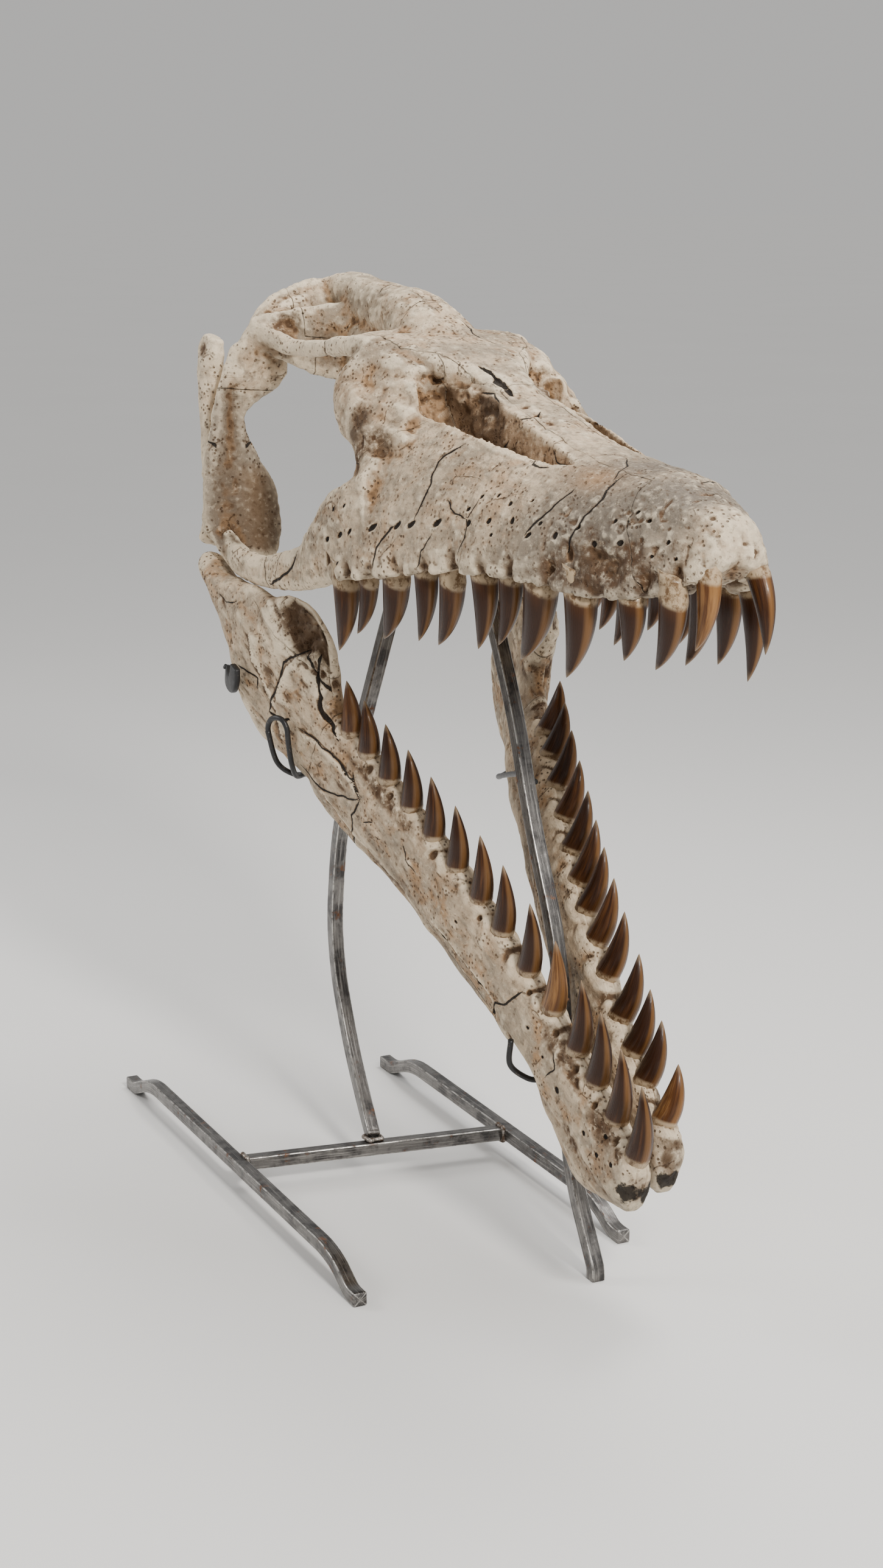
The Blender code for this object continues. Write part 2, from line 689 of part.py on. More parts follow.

--------

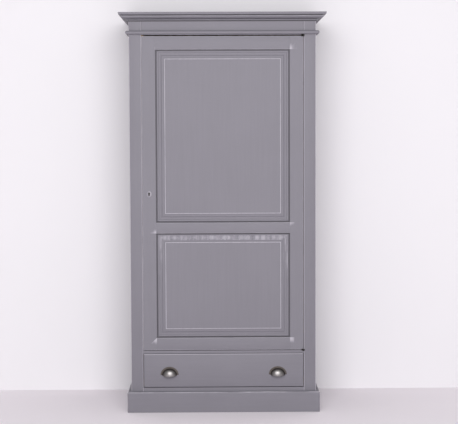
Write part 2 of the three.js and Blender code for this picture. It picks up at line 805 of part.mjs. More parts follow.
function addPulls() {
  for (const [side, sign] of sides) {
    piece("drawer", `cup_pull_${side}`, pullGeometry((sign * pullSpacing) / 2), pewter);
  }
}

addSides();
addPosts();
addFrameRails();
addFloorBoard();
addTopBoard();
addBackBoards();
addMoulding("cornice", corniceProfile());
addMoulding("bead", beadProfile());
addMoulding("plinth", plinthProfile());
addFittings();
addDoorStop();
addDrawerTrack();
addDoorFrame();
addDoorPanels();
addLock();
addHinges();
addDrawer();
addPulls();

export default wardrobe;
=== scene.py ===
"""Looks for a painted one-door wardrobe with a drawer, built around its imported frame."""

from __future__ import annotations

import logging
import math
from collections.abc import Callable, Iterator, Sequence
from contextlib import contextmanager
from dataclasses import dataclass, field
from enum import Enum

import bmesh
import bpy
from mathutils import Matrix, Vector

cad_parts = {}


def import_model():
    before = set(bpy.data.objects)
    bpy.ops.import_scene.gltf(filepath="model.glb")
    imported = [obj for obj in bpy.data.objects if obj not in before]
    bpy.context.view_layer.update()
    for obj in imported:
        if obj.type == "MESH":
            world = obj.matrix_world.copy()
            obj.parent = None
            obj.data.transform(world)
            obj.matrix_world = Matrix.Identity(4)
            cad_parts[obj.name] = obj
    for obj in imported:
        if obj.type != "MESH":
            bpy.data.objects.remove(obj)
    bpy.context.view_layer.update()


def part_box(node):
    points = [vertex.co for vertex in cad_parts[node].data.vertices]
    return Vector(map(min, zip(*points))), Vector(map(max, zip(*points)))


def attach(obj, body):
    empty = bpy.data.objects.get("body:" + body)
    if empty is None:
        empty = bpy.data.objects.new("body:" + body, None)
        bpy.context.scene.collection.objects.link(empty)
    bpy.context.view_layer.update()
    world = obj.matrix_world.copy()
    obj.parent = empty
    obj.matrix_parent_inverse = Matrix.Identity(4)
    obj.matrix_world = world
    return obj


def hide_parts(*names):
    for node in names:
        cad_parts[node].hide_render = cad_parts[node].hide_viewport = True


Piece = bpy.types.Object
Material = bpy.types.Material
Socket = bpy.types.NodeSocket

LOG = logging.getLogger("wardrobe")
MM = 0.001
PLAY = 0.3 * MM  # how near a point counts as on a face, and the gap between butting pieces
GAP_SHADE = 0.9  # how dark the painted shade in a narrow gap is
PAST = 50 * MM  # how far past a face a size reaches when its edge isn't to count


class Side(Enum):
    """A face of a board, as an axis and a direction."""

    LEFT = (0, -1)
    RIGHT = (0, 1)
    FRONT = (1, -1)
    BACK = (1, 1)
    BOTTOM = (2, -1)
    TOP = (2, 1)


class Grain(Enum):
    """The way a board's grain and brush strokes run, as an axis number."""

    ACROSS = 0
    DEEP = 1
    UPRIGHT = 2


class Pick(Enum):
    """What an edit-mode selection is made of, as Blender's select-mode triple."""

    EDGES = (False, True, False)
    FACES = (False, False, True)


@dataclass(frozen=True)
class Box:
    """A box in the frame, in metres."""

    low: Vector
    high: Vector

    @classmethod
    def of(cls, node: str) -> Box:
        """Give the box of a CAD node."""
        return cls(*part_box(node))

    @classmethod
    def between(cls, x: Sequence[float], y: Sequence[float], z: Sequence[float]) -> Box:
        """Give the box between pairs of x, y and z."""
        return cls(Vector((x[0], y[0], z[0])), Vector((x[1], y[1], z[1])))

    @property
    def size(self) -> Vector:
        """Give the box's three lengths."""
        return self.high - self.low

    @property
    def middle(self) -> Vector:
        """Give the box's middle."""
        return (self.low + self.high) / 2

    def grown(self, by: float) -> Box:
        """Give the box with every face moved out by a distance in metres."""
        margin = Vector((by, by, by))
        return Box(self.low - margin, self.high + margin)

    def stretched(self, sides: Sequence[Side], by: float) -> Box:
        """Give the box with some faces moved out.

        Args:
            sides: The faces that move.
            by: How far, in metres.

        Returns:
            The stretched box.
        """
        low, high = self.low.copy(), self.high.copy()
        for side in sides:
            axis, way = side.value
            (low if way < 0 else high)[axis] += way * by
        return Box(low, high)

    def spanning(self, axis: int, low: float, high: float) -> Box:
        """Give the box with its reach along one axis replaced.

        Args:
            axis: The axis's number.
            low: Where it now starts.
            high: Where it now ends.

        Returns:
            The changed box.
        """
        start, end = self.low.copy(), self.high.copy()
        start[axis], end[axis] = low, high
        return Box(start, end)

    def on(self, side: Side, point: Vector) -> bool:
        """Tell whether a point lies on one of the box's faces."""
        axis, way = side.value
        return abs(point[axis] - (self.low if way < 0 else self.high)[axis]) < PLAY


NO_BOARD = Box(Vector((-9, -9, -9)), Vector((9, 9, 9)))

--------

**Problem statement**
Check every line of the entries above for the word "follow" and report how many lines contain it, giving the number only.

**Output for this exercise**
2